Your instructions: In the listing that follows, the range to quote begins at the line that has "features += ribs_along(boss_y, box_length" and ends after the line that has "cad_parts[node].hide_render = cad_parts[node].hide_viewport"; quote it verbatim and add nothing.

Recorded data:
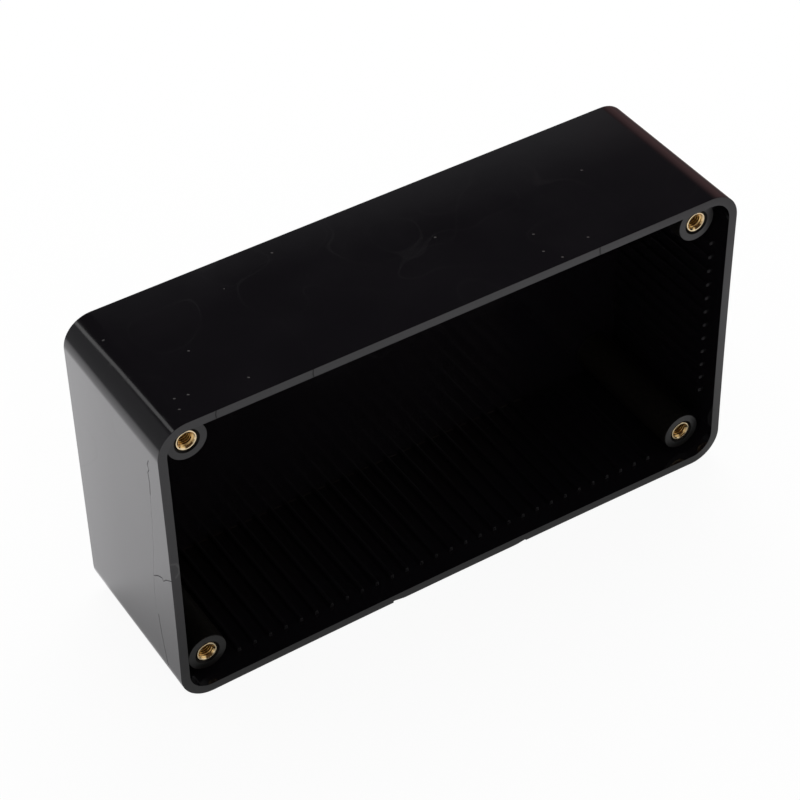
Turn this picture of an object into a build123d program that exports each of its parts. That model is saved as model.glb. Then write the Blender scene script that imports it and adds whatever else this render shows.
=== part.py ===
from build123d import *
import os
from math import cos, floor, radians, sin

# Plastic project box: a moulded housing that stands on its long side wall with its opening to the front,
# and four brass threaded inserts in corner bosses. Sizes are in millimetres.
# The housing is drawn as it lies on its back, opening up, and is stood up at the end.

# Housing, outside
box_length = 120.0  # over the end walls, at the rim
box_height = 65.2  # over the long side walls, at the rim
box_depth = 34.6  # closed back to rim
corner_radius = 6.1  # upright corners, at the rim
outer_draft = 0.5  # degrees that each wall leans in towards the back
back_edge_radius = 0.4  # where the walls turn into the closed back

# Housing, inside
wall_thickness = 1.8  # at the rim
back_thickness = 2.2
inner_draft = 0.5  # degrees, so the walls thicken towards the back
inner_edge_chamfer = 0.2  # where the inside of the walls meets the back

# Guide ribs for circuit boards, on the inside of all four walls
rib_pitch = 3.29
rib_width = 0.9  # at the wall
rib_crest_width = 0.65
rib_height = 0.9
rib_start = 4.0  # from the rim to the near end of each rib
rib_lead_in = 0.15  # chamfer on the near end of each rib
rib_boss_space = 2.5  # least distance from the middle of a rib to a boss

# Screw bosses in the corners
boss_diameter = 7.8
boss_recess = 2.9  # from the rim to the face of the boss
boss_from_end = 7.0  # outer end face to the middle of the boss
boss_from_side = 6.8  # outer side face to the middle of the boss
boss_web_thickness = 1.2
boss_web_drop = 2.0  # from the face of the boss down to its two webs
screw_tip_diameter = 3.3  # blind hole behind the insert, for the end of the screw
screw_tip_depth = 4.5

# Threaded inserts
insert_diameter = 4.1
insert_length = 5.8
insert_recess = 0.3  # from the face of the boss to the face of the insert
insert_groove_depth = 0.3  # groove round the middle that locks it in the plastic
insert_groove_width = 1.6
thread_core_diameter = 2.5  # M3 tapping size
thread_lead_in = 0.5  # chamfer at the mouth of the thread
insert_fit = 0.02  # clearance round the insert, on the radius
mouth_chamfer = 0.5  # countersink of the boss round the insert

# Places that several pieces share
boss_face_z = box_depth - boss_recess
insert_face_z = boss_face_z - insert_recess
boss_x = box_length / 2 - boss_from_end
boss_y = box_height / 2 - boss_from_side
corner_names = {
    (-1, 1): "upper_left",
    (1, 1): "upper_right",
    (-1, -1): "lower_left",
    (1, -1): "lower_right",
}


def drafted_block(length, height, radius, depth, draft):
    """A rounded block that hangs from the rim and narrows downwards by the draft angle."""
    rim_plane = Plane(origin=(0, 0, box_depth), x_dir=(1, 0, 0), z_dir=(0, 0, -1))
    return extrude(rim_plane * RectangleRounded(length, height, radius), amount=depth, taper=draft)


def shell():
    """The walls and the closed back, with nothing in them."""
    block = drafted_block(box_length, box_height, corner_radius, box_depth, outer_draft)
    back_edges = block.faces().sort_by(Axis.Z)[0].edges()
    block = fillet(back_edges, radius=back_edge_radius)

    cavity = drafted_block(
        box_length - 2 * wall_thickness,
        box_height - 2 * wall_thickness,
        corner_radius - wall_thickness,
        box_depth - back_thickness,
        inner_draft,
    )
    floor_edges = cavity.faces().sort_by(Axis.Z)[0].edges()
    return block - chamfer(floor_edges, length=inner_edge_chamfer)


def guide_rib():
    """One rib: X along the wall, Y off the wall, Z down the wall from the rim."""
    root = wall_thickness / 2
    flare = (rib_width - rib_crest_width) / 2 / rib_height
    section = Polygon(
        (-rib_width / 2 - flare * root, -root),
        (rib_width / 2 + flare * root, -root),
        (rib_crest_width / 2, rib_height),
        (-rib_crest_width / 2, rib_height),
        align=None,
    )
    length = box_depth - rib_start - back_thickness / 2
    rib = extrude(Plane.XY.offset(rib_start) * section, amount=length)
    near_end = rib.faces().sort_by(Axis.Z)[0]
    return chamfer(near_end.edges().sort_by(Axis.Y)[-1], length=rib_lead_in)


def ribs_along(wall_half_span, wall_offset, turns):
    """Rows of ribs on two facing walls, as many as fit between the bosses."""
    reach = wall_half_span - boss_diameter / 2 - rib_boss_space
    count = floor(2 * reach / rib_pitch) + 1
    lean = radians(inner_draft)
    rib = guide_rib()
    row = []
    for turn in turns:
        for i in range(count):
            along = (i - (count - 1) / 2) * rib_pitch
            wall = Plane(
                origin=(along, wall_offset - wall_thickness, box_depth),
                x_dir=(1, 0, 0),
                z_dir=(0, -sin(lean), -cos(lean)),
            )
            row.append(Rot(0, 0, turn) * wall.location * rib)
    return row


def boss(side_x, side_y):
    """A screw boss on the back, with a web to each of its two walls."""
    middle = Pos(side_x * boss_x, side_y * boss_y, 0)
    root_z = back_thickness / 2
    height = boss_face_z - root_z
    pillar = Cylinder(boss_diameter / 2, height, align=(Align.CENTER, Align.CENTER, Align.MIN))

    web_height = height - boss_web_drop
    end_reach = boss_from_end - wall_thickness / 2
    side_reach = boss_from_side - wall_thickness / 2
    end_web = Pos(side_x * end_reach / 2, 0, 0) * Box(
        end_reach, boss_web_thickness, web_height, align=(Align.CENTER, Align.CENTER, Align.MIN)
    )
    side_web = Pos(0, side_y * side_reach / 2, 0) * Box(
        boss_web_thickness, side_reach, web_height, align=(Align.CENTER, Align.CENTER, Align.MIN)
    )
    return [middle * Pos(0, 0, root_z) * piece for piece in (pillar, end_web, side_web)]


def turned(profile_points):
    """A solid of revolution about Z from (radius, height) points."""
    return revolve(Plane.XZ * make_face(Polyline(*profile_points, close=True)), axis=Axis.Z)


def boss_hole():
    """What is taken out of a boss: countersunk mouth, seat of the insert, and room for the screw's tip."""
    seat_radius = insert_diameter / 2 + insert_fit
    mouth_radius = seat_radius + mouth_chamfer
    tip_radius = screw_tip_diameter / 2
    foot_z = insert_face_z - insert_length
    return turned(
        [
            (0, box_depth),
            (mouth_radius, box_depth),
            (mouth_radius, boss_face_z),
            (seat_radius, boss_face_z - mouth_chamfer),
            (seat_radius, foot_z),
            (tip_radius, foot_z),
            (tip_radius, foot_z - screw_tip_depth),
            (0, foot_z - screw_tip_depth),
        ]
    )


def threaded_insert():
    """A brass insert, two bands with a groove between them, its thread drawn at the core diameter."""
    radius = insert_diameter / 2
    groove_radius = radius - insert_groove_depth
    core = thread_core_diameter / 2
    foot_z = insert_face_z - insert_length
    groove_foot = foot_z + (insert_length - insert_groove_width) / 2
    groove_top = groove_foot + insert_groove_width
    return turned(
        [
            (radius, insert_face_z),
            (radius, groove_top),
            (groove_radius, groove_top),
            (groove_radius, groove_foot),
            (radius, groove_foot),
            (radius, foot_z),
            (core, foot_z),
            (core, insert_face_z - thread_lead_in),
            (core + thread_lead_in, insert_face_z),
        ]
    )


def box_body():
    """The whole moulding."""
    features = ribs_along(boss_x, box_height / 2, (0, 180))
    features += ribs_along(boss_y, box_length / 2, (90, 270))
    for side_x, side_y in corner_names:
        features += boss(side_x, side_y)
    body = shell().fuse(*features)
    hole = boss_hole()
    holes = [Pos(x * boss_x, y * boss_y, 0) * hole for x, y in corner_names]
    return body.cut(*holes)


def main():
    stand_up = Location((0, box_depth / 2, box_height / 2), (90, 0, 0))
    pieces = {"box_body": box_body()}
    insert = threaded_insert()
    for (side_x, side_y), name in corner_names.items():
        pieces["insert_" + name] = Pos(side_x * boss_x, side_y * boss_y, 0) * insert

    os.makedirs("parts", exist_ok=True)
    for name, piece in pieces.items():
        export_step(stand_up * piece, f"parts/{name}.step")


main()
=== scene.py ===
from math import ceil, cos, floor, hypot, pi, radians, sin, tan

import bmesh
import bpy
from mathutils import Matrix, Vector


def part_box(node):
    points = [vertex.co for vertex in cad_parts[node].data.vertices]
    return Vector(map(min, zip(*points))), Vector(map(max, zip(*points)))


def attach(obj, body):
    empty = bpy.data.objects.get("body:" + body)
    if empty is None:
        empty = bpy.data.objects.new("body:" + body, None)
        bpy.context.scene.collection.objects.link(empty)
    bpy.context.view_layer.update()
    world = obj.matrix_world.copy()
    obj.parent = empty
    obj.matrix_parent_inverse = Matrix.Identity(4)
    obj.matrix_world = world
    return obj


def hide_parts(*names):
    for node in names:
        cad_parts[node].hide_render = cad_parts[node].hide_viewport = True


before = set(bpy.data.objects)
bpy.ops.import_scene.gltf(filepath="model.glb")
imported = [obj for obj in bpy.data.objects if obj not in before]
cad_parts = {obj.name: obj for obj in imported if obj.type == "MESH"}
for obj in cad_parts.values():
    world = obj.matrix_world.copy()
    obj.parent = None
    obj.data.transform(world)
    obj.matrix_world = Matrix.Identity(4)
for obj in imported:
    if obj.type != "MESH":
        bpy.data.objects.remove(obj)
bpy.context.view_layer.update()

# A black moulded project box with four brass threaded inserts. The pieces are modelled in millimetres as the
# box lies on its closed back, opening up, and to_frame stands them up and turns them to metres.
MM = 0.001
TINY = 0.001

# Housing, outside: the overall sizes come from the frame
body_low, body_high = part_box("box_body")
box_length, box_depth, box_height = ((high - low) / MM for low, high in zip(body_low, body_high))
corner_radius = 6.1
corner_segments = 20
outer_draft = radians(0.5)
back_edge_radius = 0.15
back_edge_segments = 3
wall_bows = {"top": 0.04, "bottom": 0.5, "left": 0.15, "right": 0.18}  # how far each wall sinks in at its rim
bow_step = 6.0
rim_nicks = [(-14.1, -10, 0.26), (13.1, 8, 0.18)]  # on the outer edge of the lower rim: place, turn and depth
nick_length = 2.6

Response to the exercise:
    features += ribs_along(boss_y, box_length / 2, (90, 270))
    for side_x, side_y in corner_names:
        features += boss(side_x, side_y)
    body = shell().fuse(*features)
    hole = boss_hole()
    holes = [Pos(x * boss_x, y * boss_y, 0) * hole for x, y in corner_names]
    return body.cut(*holes)


def main():
    stand_up = Location((0, box_depth / 2, box_height / 2), (90, 0, 0))
    pieces = {"box_body": box_body()}
    insert = threaded_insert()
    for (side_x, side_y), name in corner_names.items():
        pieces["insert_" + name] = Pos(side_x * boss_x, side_y * boss_y, 0) * insert

    os.makedirs("parts", exist_ok=True)
    for name, piece in pieces.items():
        export_step(stand_up * piece, f"parts/{name}.step")


main()
=== scene.py ===
from math import ceil, cos, floor, hypot, pi, radians, sin, tan

import bmesh
import bpy
from mathutils import Matrix, Vector


def part_box(node):
    points = [vertex.co for vertex in cad_parts[node].data.vertices]
    return Vector(map(min, zip(*points))), Vector(map(max, zip(*points)))


def attach(obj, body):
    empty = bpy.data.objects.get("body:" + body)
    if empty is None:
        empty = bpy.data.objects.new("body:" + body, None)
        bpy.context.scene.collection.objects.link(empty)
    bpy.context.view_layer.update()
    world = obj.matrix_world.copy()
    obj.parent = empty
    obj.matrix_parent_inverse = Matrix.Identity(4)
    obj.matrix_world = world
    return obj


def hide_parts(*names):
    for node in names:
        cad_parts[node].hide_render = cad_parts[node].hide_viewport = True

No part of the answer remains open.